> [Problem requirements]: Below are entries. Reproduce exactly the lines between the line holding "upright_sleeve();" and the line holding "points = [vertex.co", inclusive, and only those.

> [Data listing]:

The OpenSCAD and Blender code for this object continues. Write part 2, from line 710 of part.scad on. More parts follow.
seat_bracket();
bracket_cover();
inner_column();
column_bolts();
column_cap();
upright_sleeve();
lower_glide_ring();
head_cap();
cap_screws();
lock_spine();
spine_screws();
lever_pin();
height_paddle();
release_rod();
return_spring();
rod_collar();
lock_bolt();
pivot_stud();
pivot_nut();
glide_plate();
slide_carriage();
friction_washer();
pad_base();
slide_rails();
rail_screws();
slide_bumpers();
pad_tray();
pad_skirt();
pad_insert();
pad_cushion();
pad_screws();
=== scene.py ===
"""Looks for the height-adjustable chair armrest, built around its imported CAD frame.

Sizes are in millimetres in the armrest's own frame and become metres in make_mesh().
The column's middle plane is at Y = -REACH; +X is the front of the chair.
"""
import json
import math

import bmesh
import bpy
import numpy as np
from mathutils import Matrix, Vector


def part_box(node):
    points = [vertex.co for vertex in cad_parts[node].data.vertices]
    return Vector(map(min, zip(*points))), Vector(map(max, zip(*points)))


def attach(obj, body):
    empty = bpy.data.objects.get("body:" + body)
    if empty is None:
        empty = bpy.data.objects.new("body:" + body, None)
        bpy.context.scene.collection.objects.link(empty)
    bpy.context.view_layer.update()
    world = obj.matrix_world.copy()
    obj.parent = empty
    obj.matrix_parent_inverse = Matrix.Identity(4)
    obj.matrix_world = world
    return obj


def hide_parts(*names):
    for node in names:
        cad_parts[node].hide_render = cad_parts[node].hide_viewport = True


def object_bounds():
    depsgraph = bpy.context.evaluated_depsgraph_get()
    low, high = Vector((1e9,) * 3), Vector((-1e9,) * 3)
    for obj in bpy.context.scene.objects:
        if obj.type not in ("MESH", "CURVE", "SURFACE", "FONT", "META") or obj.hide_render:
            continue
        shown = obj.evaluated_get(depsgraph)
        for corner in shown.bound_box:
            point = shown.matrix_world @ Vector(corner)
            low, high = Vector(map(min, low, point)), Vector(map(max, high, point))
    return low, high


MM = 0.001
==
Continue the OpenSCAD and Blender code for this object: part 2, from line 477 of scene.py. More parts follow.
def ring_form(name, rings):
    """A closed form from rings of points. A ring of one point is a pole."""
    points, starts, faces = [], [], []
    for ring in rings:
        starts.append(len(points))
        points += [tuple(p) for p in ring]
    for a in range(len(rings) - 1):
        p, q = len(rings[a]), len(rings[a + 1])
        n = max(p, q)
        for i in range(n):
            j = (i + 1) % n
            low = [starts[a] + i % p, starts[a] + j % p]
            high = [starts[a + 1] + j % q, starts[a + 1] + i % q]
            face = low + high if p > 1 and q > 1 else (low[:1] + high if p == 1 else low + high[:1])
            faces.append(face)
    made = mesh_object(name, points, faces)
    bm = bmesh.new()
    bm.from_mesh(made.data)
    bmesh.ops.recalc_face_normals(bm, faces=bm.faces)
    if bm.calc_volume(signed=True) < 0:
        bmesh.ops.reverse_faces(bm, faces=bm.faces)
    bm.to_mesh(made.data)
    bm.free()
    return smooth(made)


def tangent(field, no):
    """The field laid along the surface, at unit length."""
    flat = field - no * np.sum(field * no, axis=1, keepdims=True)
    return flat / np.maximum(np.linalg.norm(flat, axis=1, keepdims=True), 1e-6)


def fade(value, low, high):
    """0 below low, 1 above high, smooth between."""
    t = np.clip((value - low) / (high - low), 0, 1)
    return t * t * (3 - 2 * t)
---
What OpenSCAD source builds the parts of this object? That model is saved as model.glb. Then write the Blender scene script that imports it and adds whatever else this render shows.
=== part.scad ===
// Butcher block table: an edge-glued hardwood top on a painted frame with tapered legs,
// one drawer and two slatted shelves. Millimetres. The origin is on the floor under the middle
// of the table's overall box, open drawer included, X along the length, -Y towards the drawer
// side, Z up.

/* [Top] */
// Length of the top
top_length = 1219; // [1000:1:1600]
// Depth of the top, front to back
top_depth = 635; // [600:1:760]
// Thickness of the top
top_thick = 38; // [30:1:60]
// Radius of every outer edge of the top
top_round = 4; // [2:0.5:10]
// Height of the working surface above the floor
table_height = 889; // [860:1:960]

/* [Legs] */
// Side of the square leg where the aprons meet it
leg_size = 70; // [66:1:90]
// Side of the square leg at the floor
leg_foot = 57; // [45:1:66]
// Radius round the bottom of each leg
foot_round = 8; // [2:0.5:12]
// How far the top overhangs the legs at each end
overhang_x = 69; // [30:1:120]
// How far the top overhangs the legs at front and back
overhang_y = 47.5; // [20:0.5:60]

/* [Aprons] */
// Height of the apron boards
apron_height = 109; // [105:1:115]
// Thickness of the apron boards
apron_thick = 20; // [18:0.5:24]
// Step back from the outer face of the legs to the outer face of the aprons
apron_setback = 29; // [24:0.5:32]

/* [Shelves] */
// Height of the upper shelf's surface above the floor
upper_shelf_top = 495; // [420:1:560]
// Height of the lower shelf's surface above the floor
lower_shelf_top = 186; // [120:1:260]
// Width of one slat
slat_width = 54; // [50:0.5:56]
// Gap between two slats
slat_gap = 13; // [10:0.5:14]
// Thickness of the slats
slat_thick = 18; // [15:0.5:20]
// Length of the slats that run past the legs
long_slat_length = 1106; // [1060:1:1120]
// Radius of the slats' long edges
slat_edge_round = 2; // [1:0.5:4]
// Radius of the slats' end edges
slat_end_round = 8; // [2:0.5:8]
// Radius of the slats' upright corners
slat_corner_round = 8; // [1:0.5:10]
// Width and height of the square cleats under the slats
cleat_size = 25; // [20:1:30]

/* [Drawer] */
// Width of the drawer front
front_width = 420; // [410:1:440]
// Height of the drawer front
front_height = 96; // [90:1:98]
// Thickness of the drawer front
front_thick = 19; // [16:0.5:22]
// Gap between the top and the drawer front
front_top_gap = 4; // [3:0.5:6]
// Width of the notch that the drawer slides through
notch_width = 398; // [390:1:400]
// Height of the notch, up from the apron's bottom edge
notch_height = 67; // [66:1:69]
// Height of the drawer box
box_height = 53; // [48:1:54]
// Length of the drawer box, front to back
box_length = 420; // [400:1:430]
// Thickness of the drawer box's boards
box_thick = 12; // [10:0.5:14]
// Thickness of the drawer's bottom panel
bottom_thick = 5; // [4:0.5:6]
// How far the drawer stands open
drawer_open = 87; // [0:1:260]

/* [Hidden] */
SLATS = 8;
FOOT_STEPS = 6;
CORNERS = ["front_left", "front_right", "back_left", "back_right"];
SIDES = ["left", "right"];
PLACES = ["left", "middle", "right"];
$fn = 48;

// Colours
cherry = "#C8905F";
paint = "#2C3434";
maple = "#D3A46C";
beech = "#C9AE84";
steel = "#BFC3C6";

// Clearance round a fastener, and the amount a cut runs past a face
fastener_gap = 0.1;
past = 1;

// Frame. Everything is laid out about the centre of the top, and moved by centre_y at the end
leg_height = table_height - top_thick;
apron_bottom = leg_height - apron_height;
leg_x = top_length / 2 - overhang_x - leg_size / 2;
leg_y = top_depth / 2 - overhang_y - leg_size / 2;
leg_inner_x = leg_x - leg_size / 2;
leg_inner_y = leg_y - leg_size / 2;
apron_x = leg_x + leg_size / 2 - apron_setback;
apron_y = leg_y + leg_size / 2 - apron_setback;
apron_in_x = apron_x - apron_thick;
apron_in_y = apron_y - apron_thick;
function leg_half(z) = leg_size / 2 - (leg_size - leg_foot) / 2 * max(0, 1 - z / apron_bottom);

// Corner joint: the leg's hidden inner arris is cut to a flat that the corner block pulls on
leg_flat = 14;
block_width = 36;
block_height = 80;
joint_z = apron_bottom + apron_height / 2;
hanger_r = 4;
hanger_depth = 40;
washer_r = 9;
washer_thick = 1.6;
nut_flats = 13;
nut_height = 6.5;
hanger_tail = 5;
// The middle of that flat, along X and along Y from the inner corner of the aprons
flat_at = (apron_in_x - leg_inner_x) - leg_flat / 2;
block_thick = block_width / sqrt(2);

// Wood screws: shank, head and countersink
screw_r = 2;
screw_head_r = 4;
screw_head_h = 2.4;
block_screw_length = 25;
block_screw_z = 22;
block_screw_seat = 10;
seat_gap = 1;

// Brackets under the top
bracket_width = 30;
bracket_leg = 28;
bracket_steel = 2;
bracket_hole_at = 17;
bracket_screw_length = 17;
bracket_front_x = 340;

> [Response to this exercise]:
upright_sleeve();
lower_glide_ring();
head_cap();
cap_screws();
lock_spine();
spine_screws();
lever_pin();
height_paddle();
release_rod();
return_spring();
rod_collar();
lock_bolt();
pivot_stud();
pivot_nut();
glide_plate();
slide_carriage();
friction_washer();
pad_base();
slide_rails();
rail_screws();
slide_bumpers();
pad_tray();
pad_skirt();
pad_insert();
pad_cushion();
pad_screws();
=== scene.py ===
"""Looks for the height-adjustable chair armrest, built around its imported CAD frame.

Sizes are in millimetres in the armrest's own frame and become metres in make_mesh().
The column's middle plane is at Y = -REACH; +X is the front of the chair.
"""
import json
import math

import bmesh
import bpy
import numpy as np
from mathutils import Matrix, Vector


def part_box(node):
    points = [vertex.co for vertex in cad_parts[node].data.vertices]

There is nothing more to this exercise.